Turning to the JVM with those language-level concepts in mind, I've put
together the following summary of four main designs we've considered. The goal
here is not to reach a conclusion about which path is best, but to make sure
we're accurately considering all of the implications in each case.
Nullable value types, null-free storage
---------------------------------------
In this approach, we use regular L types to represent value types, and these
types are nullable. Fields and arrays, via some sort of modifier, may choose to
be nullable or null-free.
JVM implications
- Need a mechanism (new opcode?) to indicate that an array allocation is
null-free
- The default value of a field/array depends on whether the "null-free"
modifier is used
- Fields and arrays that are marked null-free can, of course, be flattened
- Stack variables and method parameters/returns may always be null
- A putfield, putstatic, or aastore may fail with an NPE (or maybe ASE)
- JIT can optimistically assume no nulls and scalarize, but must check and
de-opt when a null is encountered
- The "null-free" modifier is only allowed with value class types, and must be
validated early (e.g., to decide on field layout)
Compilation strategy
Val? maps to LVal;
Val~ maps to LVal;
Val! maps to LVal;
The nullability of the type in a field declaration or array creation expression
determines whether the "null-free" modifier is used or not.

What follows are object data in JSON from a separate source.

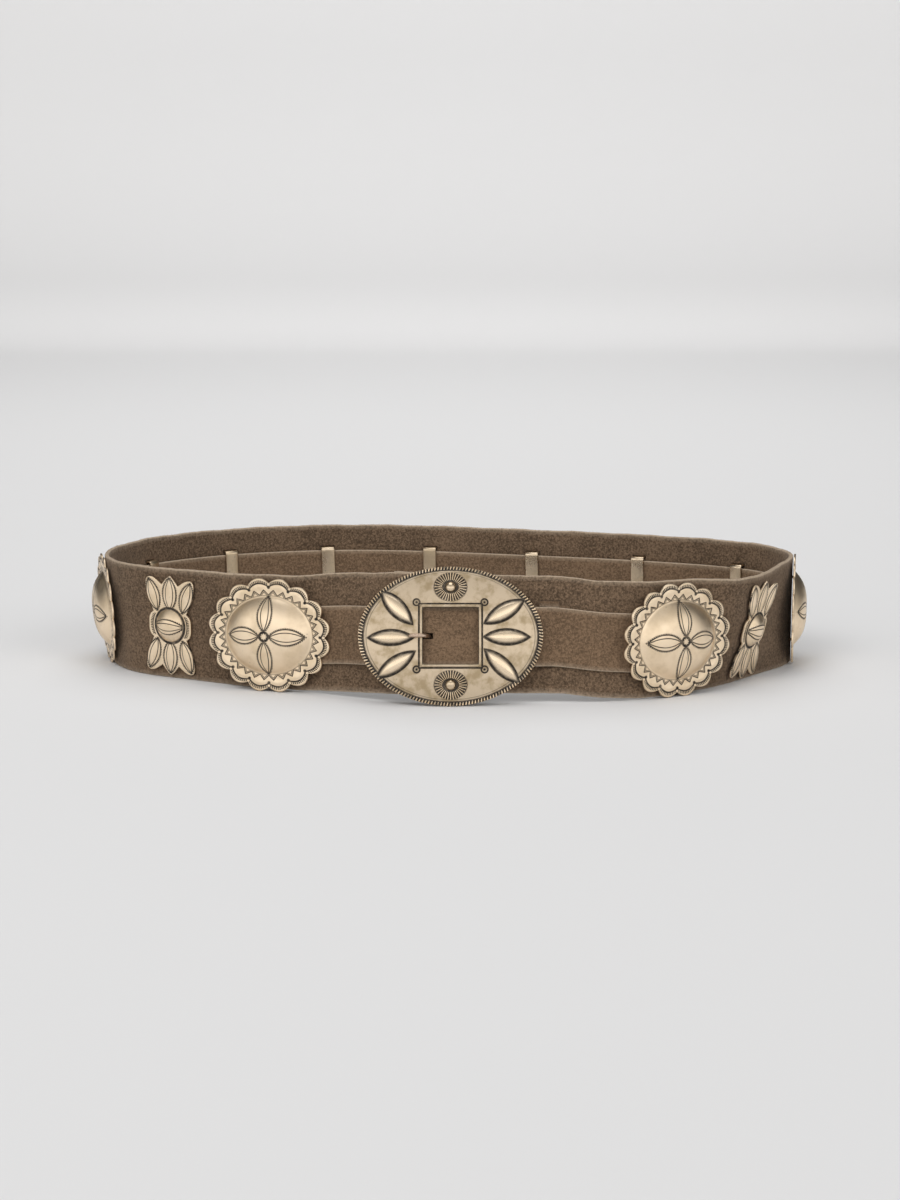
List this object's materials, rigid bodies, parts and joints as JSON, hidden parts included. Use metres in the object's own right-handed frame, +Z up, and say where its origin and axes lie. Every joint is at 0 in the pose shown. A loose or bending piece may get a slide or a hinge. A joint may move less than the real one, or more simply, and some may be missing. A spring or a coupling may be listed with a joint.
{
  "type": "concho belt",
  "caption": "Wide suede belt standing as an open oval loop, with round and butterfly metal conchos, a narrow laced strap and an oval buckle.",
  "frame": {"origin": "middle of the bounding box's foot, on the surface that the belt stands on", "axes": "+X to the right along the loop's long way, +Y from the buckle to the back, +Z up"},
  "size_m": [0.4182, 0.2776, 0.0734],
  "materials": {
    "suede": "taupe-brown suede, napped, with pale raw edges",
    "strap_suede": "slightly lighter taupe-brown suede",
    "silver": "warm antique silver with dark oxidised stamping",
    "tongue_metal": "worn rose-brass wire"
  },
  "bodies": {
    "root": {"band": "suede", "strap": "strap_suede", "buckle": "silver", "tongue": "tongue_metal", "round_concho_1": "silver", "round_concho_2": "silver", "round_concho_3": "silver", "round_concho_4": "silver", "round_concho_5": "silver", "round_concho_6": "silver", "round_concho_7": "silver", "butterfly_concho_1": "silver", "butterfly_concho_2": "silver", "butterfly_concho_3": "silver", "butterfly_concho_4": "silver", "butterfly_concho_5": "silver", "butterfly_concho_6": "silver"}
  },
  "joints": []
}
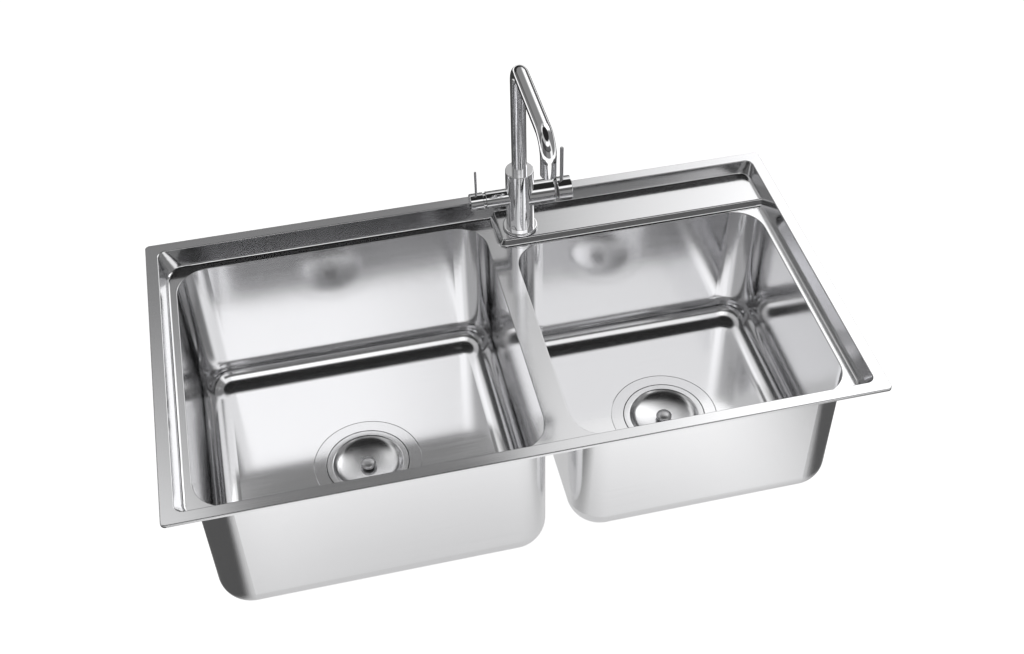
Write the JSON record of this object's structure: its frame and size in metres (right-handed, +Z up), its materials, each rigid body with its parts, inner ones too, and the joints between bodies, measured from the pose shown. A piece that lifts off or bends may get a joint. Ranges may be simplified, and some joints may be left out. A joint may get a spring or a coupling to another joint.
{
  "type": "double bowl kitchen sink",
  "caption": "Drop-in brushed steel kitchen sink with a large and a small bowl, a sunken ledge, strainer wastes and a swivel tap with a mixer lever and a filtered-water lever.",
  "frame": {"origin": "middle of the front rim, on the plane of the worktop under it", "axes": "+X to the right along the front rim, +Y to the back where the tap stands, +Z up"},
  "size_m": [0.82, 0.45, 0.639],
  "materials": {
    "deck_steel": "brushed",
    "bowl_steel": "brushed",
    "seal_foam": "matt foam",
    "pad_rubber": "matt",
    "drain_steel": "satin",
    "gasket_rubber": "matt",
    "slip_plastic": "matt",
    "nut_plastic": "matt",
    "pipe_plastic": "satin",
    "tray_steel": "polished",
    "knob_chrome": "polished",
    "stem_steel": "turned",
    "tap_chrome": "polished",
    "brass_fitting": "machined",
    "washer_steel": "turned",
    "aerator_plastic": "matt",
    "pin_satin": "satin",
    "valve_plastic": "matt"
  },
  "bodies": {
    "sink": {"deck_frame": "deck_steel", "left_bowl": "bowl_steel", "right_bowl": "bowl_steel", "rim_seal": "seal_foam", "left_deadening_pad": "pad_rubber", "right_deadening_pad": "pad_rubber", "left_drain_body": "drain_steel", "left_flange_seal": "gasket_rubber", "left_under_gasket": "gasket_rubber", "left_slip_ring": "slip_plastic", "left_locknut": "nut_plastic", "left_tail_washer": "gasket_rubber", "left_tailpiece": "pipe_plastic", "left_coupling_nut": "nut_plastic", "right_drain_body": "drain_steel", "right_flange_seal": "gasket_rubber", "right_under_gasket": "gasket_rubber", "right_slip_ring": "slip_plastic", "right_locknut": "nut_plastic", "right_tail_washer": "gasket_rubber", "right_tailpiece": "pipe_plastic", "right_coupling_nut": "nut_plastic", "tap_base_seal": "gasket_rubber", "tap_base_ring": "tap_chrome", "tap_body": "tap_chrome", "tap_shank": "brass_fitting", "tap_rubber_washer": "gasket_rubber", "tap_steel_washer": "washer_steel", "tap_shank_nut": "brass_fitting", "spout_gland": "tap_chrome", "spout_orings": "gasket_rubber", "filter_valve": "brass_fitting", "mixer_cartridge": "valve_plastic", "mixer_dome_nut": "tap_chrome"},
    "spout": {"spout_tube": "tap_chrome", "spout_aerator": "aerator_plastic"},
    "filter_handle": {"filter_cap": "tap_chrome", "filter_pin": "pin_satin", "filter_spindle": "brass_fitting"},
    "mixer_swivel": {"mixer_carrier": "valve_plastic", "mixer_pivot_pin": "stem_steel"},
    "mixer_lever": {"mixer_cap": "tap_chrome", "mixer_pin": "pin_satin", "mixer_stem": "stem_steel"},
    "left_strainer": {"left_strainer_tray": "tray_steel", "left_strainer_cage": "tray_steel", "left_strainer_knob": "knob_chrome", "left_strainer_stem": "stem_steel", "left_strainer_stopper": "gasket_rubber"},
    "right_strainer": {"right_strainer_tray": "tray_steel", "right_strainer_cage": "tray_steel", "right_strainer_knob": "knob_chrome", "right_strainer_stem": "stem_steel", "right_strainer_stopper": "gasket_rubber"}
  },
  "joints": [
    {"name": "spout_swivel", "type": "hinge", "parent": "sink", "child": "spout", "pos_m": [0.065, 0.38775, 0.0795], "axis": [0, 0, 1], "continuous": true},
    {"name": "filter_handle_turn", "type": "hinge", "parent": "sink", "child": "filter_handle", "pos_m": [0.0085, 0.38775, 0.0385], "axis": [1, 0, 0], "range_deg": [0, 90]},
    {"name": "mixer_turn", "type": "hinge", "parent": "sink", "child": "mixer_swivel", "pos_m": [0.101, 0.38775, 0.0385], "axis": [1, 0, 0], "range_deg": [-45, 45]},
    {"name": "mixer_tilt", "type": "hinge", "parent": "mixer_swivel", "child": "mixer_lever", "pos_m": [0.101, 0.38775, 0.0385], "axis": [0, 1, 0], "range_deg": [0, 12]},
    {"name": "left_strainer_lift", "type": "slide", "parent": "sink", "child": "left_strainer", "axis": [0, 0, 1], "range_m": [0, 0.3]},
    {"name": "right_strainer_lift", "type": "slide", "parent": "sink", "child": "right_strainer", "axis": [0, 0, 1], "range_m": [0, 0.3]}
  ]
}
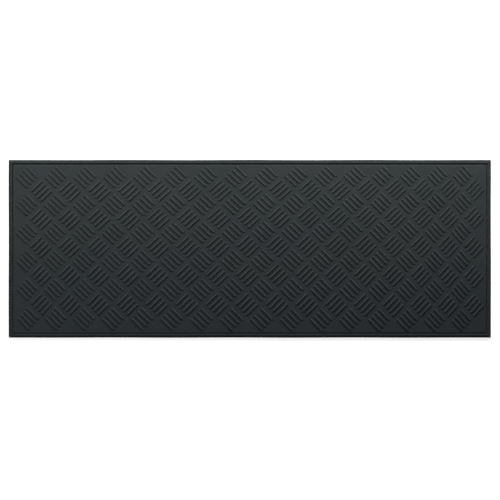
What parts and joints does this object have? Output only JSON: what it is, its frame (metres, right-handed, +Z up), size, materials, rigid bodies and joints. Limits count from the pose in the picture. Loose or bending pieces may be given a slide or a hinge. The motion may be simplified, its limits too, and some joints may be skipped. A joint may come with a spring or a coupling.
{
  "type": "door mat",
  "caption": "Wide rubber scraper door mat with a chequer tread of raised slanting bars, a low rounded rim and a studded underside.",
  "frame": {"origin": "on the floor under the middle of the mat", "axes": "+X along the mat's long side, +Y across it towards the door, +Z up"},
  "size_m": [1.2, 0.442, 0.007],
  "materials": {
    "backing_rubber": "matt, dull black, plain pressed underside",
    "tread_rubber": "matt slate black with a faint sheen on the bars",
    "rim_rubber": "matt slate black, slightly smoother than the tread"
  },
  "bodies": {
    "root": {"backing_sheet": "backing_rubber", "tread_sheet": "tread_rubber", "rim_front": "rim_rubber", "rim_back": "rim_rubber", "rim_left": "rim_rubber", "rim_right": "rim_rubber"}
  },
  "joints": []
}
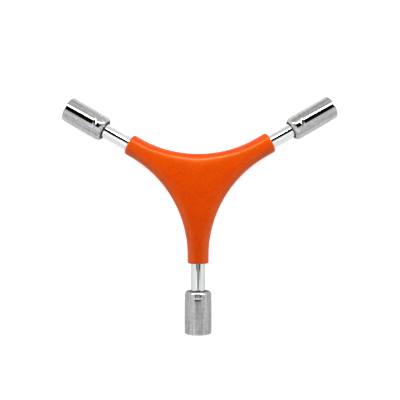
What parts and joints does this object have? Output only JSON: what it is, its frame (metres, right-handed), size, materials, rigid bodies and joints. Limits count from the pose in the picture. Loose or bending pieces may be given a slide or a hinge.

Nullability conversions are no-ops; null-free conversions are either compiled
to explicit null checks or are implicit in a invoke*/getfield/putfield.
Language implications
- Null-free value types typically get flattened storage and scalarized
invocations
- Array store runtime checks may include a null check
- Methods may not be overloaded on different nullabilities of the same type
- Null-free parameters/returns may be polluted with nulls due to inconsistent
compilation or non-Java interop—detected with an NPE on storage or dereference
- A conversion from Val~[] to Val![] could be supported, but the result would
not perform the expected runtime checks
Migration implications
- Refactoring a class to be a value class is a binary compatible change (except
where this involves incompatible changes like removing a public constructor);
before recompilation (which may reinterpret some unadorned names), treatment of
nulls does not change
- Changing the nullability of a type is a binary compatible change; library
clients who expect nullable storage may see surprising NPEs or ASEs
Always null-free value types
----------------------------
In this approach, we use regular L types to represent value types, and these
types are null-free. Non-value L types continue to be nullable. A use-site
attribute tracks which class names represent value classes; validation lazily
ensures consistency with the declaration.
JVM implications
- Fields, arrays, and method parameters and returns with value class types can
be flattened/scalarized
- The 'null' verification type is not a subtype of any value class types
- Casts to value class types must fail on 'null' (CCE or NPE)
- At method preparation, field/method resolution, and class loading, a check
similar to class loader constraints ensures that classes agree on value classes
in the descriptor
- Various other vectors for getting data into the JVM should prevent nulls, or
have contracts that allow crashing, etc., if data is corrupted
- Classes in the value classes attribute are allowed to be loaded early (e.g.,
to decide on field layout)
- If the value classes attribute does not mention a value class, it's possible
for variables/fields of that type to be null, but an error will occur when an
attempt is made to load the class or resolve against a class that disagrees
Compilation strategy
Val? maps to Ljava/lang/Object;
Val~ maps to Ljava/lang/Object;
Val! maps to LVal;
Every referenced value class is listed in the value classes attribute.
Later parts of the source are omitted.